**Data for this exercise**
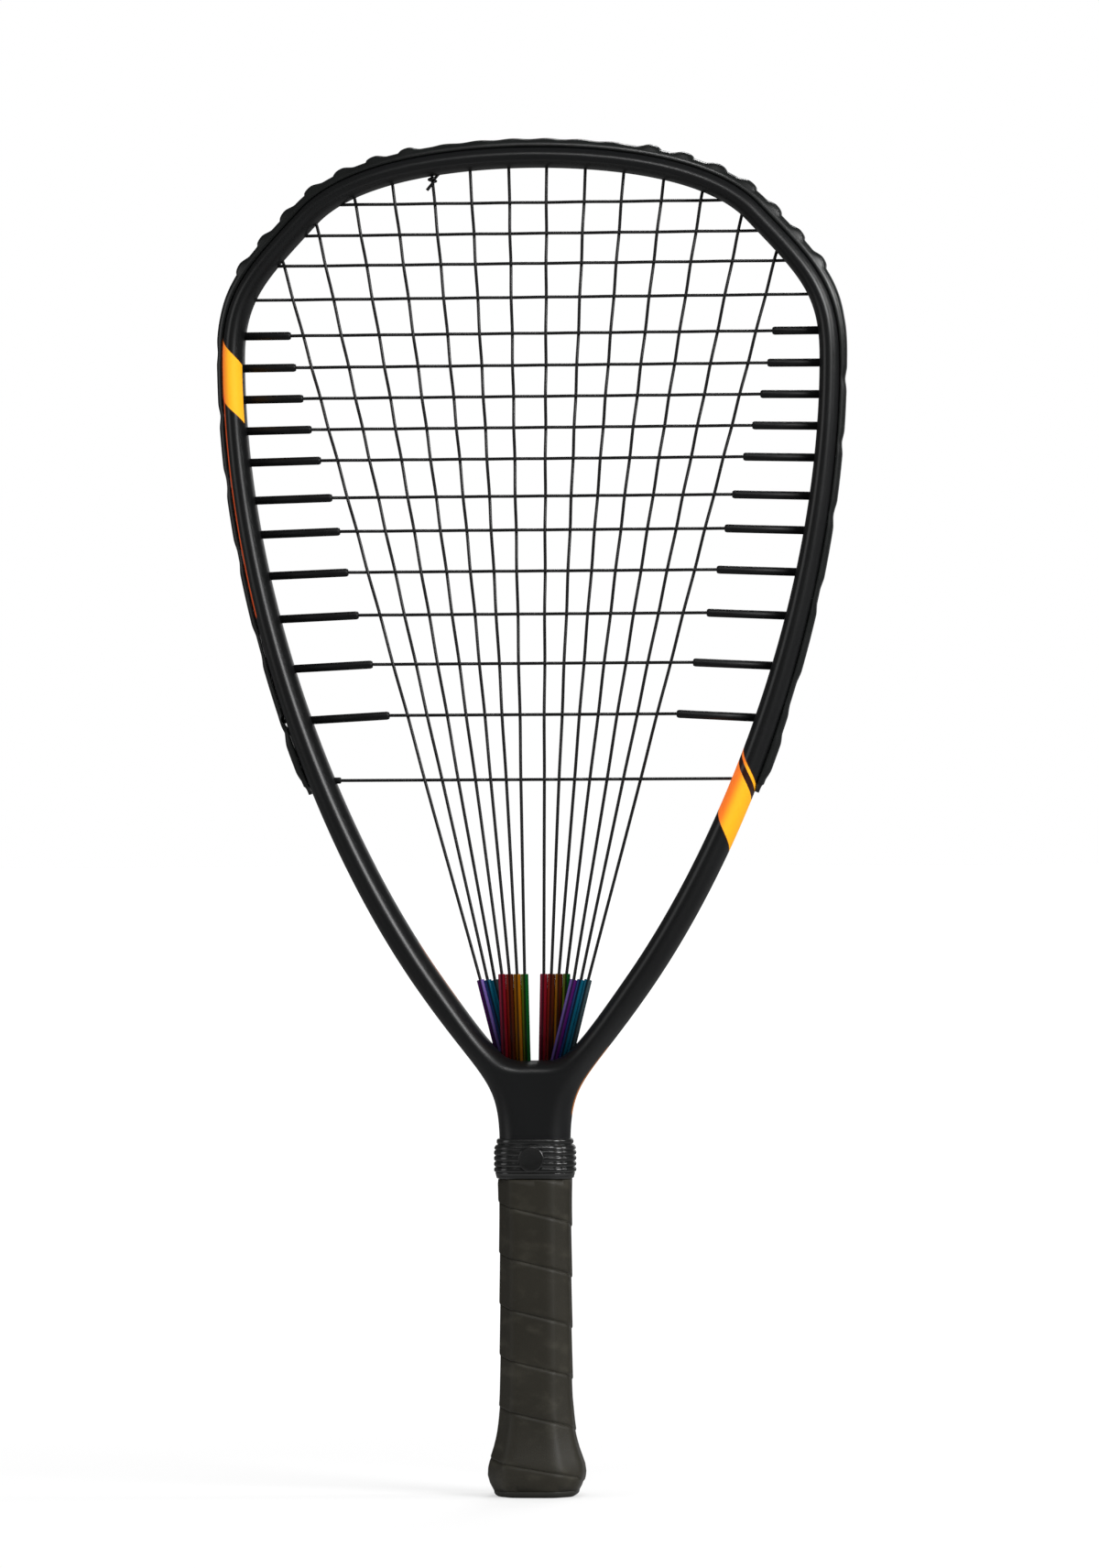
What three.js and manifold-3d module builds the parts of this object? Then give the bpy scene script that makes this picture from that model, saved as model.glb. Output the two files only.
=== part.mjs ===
// A racquetball racket standing on its butt: X across the face, the front towards -Y, Z along the racket.
// The origin is the middle of the butt end. All sizes are in millimetres.

import * as THREE from 'three';
import Module from 'manifold-3d';
import { mergeVertices } from 'three/addons/utils/BufferGeometryUtils.js';

const solids = await Module();
solids.setup();

// The frame. The string opening is HEAD_INSIDE_WIDTH by HEAD_INSIDE_HEIGHT, and its lowest point, the throat
// rim, lies RIM_ABOVE_GRIP over the top of the grip.
const HEAD_INSIDE_WIDTH = 238.8;
const HEAD_INSIDE_HEIGHT = 369.4;
const RIM_ABOVE_GRIP = 46.9;
const HOOP_WIDTH = 8.8;
const HOOP_DEPTH = 20;
const ARM_WIDTH = 12;
const THROAT_DEPTH = 22;
const THROAT_WALL = 6;
const POCKET_DEPTH = 3.5;
const SHAFT_WIDTH = 29.2;
const SHAFT_DEPTH = 21.6;
const SHAFT_RISE = 13;
const SHAFT_EDGE_ROUND = 9;
const CORE_WIDTH = 24.8;
const CORE_DEPTH = 20.6;
const CORE_WALL = 2.6;
const CORE_SHOULDER = 2.5;
const EDGE_POWER = 2.2;

// The strings, and the tubes round them. Side tubes grow longer from row to row down to a longest one; their
// lengths and the growth are shares of half the inside width.
const STRING_DIAMETER = 1.3;
const STRING_GAP = 0.2;
const BORE_CLEARANCE = 0.45;
const TAIL_LENGTH = 9;
const SIDE_TUBE_DIAMETER = 3.4;
const SIDE_TUBE_SHORTEST_SHARE = 0.16;
const SIDE_TUBE_LONGEST_SHARE = 0.277;
const SIDE_TUBE_GROWTH_SHARE = 0.0219;
const SIDE_TUBE_SEAT = 5;
const SIDE_TUBE_TILT = 0.055;
const THROAT_TUBE_DIAMETER = 2.7;
const THROAT_LAYER_OFFSET = 1.55;
const GROMMET_DIAMETER = 2.6;
const GROMMET_REACH = 2.4;

// The knot that ties the cross string's end to a main, near the top.
const TIE_MAIN = 4;
const TIE_SPACING = 3.4;
const TIE_DISTANCE = 3;
const TIE_PITCH = 1.9;
const TIE_TURNS = 1.5;

// The bumper guard: how far it stands off the frame, and the pads on its shoulders.
const GUARD_RISE_TOP = 3;
const GUARD_RISE_SIDE = 1.7;
const GUARD_RISE_LOOP = 2.85;
const GUARD_RISE_END = 3.3;
const GUARD_EDGE = 0.9;
const GUARD_DEPTH_TOP = 12;
const GUARD_DEPTH_SIDE = 8.4;
const GUARD_END_LIFT = 1.2;
const GUARD_RAMP = 3;
const PADS_PER_SIDE = 7;
const PAD_START = 49;
const PAD_PITCH = 14;
const PAD_LENGTH = 11;
const PAD_RISE = 1.5;
const TONGUE_LENGTH = 4;

// The handle.
const COLLAR_SIDE_WALL = 2.3;
const COLLAR_FRONT_WALL = 2.7;
const COLLAR_HEIGHT = 16.4;
const COLLAR_RIBS = 6;
const COLLAR_RIB_PITCH = 2.33;
const COLLAR_GROOVE = 0.8;
const BOSS_DIAMETER = 10.6;
const BOSS_RISE = 0.9;
const BOSS_SINK = 1.2;
const GRIP_LENGTH = 128;
const GRIP_WIDTH = 28.8;
const GRIP_DEPTH = 25.5;
const GRIP_LAP = 0.4;
const WRAP_PITCH = 21;
const LOWEST_SEAM = 12;
const CAP_HEIGHT = 34;
const CAP_FLOOR = 2;
const CAP_INSET = 1.8;
const CAP_BEVEL = 2.4;
const CORD_HOLE_DIAMETER = 8;

// Touching pieces keep this gap, and those pushed over the shaft a wider one.
const FIT_GAP = 0.3;
const SLEEVE_GAP = 0.45;
const MERGE_DISTANCE = 0.001;

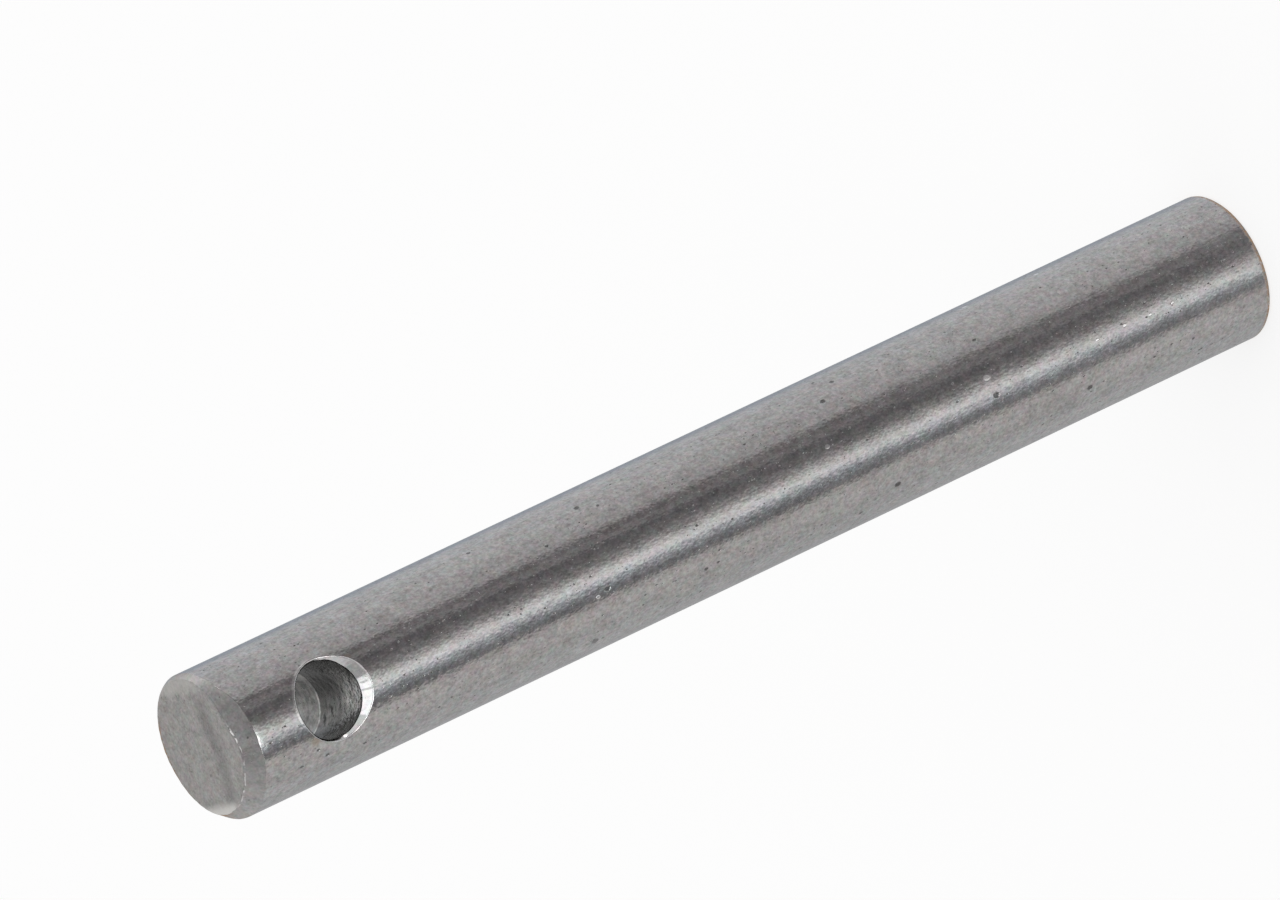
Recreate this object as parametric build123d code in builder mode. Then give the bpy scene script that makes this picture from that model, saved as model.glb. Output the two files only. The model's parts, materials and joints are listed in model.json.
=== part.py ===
from build123d import *
import os

# Shear bolt: a plain round steel bar, cut square at one end, turned to a
# shallow lead-in chamfer at the other, with one countersunk cross hole for a
# split pin close to the chamfered end.
#
# Frame: millimetres, +Z up along the bolt's axis. The origin is the centre of
# the plain end face, on which the bolt stands. The cross hole runs along Y.

# ---- driving dimensions -----------------------------------------------------
shank_d = 10.0  # drawn bar diameter
bolt_length = 83.0  # overall length, face to face

lead_height = 1.1  # lead-in chamfer, measured along the axis
lead_depth = 0.58  # lead-in chamfer, measured across the radius

plain_break = 0.15  # edge break on the plain, square-cut end

hole_d = 5.0  # split-pin hole, for a split pin of nominal size 5
hole_to_end = 7.0  # chamfered end face to hole axis
countersink_depth = 0.6  # 90 degree countersink, depth below the bar's crown

shank_r = shank_d / 2
hole_r = hole_d / 2
hole_z = bolt_length - hole_to_end

# ---- shear bolt -------------------------------------------------------------
with BuildPart() as shear_bolt:
    # Bar with its lead-in chamfer and broken plain edge, as one turned section.
    with BuildSketch(Plane.XZ) as section:
        with BuildLine() as outline:
            Polyline(
                (0, 0),
                (shank_r - plain_break, 0),
                (shank_r, plain_break),
                (shank_r, bolt_length - lead_height),
                (shank_r - lead_depth, bolt_length),
                (0, bolt_length),
                close=True,
            )
        make_face()
    revolve(axis=Axis.Z)

    # Cross hole for the split pin, straight through the bar's axis.
    with Locations(Plane(origin=(0, 0, hole_z), x_dir=(1, 0, 0), z_dir=(0, -1, 0))):
        Hole(radius=hole_r, depth=shank_d)

    # A 90 degree countersink at each mouth: a cone whose small end meets the
    # bore countersink_depth below the bar's crown, and which runs out at the
    # hole's flanks, where the bar's own surface is already lower than that.
    mouth = shank_r - countersink_depth
    rim = shank_r + 1.0
    for side in (-1, 1):
        with BuildSketch(Plane.YZ) as countersink_section:
            with BuildLine() as countersink_outline:
                Polyline(
                    (side * mouth, hole_z),
                    (side * mouth, hole_z + hole_r),
                    (side * rim, hole_z + hole_r + rim - mouth),
                    (side * rim, hole_z),
                    close=True,
                )
            make_face()
        revolve(axis=Axis((0, 0, hole_z), (0, 1, 0)), mode=Mode.SUBTRACT)

shear_bolt.part.label = "shear_bolt"

# ---- write ------------------------------------------------------------------
os.makedirs("parts", exist_ok=True)
export_step(shear_bolt.part, "parts/shear_bolt.step")
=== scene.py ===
"""Looks for the shear bolt: a bright-drawn steel bar, chamfered at one end, with a
countersunk cross hole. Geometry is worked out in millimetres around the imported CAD
part and written in metres, in the CAD part's own frame."""

import json
import math

import bpy
import numpy as np
from mathutils import Matrix, Vector

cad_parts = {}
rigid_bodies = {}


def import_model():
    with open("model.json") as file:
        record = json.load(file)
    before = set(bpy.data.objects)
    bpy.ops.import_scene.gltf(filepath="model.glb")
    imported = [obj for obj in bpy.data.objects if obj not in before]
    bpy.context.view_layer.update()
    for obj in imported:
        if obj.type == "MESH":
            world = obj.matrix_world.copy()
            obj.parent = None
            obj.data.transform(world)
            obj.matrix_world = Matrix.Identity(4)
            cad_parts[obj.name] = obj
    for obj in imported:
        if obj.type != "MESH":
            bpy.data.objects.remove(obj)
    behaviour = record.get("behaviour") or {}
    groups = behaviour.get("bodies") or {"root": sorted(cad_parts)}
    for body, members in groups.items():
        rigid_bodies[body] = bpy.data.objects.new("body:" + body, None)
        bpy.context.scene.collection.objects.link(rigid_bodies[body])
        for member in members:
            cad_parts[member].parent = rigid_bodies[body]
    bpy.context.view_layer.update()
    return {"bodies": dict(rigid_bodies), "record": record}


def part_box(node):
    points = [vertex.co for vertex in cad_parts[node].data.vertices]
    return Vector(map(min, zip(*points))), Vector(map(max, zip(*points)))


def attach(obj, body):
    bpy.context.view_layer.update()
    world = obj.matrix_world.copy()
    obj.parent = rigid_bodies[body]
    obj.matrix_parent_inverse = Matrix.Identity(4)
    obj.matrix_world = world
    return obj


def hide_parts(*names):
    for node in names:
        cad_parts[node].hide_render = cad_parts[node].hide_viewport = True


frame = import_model()
scene = bpy.context.scene

# ---------------------------------------------------------------- frame sizes, mm
LO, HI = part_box("shear_bolt")
LENGTH = round(HI.z * 1000, 3)  # 83
RADIUS = round(HI.y * 1000, 3)  # 5
MOUNTS = {m["name"]: m for m in frame["record"]["mounts"]}
HOLE_Z = MOUNTS["split_pin_hole"]["pos_m"][2] * 1000
HOLE_R = MOUNTS["split_pin_hole"]["dims"]["r_mm"]
HOLE_LIP = MOUNTS["split_pin_hole"]["dims"]["length_mm"] / 2  # height of the bore's edge
SKIN = RADIUS - 0.0095  # the finished surface lies a hair inside the CAD bar
TOP = LENGTH - 0.003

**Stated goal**
Look above for the line that contains "1, 0)), mode=Mode.SUBTRACT)". Starting there, transcribe every line exactly until you have copied the line that contains "before = set(bpy.data.objects)".

**Result**
        revolve(axis=Axis((0, 0, hole_z), (0, 1, 0)), mode=Mode.SUBTRACT)

shear_bolt.part.label = "shear_bolt"

# ---- write ------------------------------------------------------------------
os.makedirs("parts", exist_ok=True)
export_step(shear_bolt.part, "parts/shear_bolt.step")
=== scene.py ===
"""Looks for the shear bolt: a bright-drawn steel bar, chamfered at one end, with a
countersunk cross hole. Geometry is worked out in millimetres around the imported CAD
part and written in metres, in the CAD part's own frame."""

import json
import math

import bpy
import numpy as np
from mathutils import Matrix, Vector

cad_parts = {}
rigid_bodies = {}


def import_model():
    with open("model.json") as file:
        record = json.load(file)
    before = set(bpy.data.objects)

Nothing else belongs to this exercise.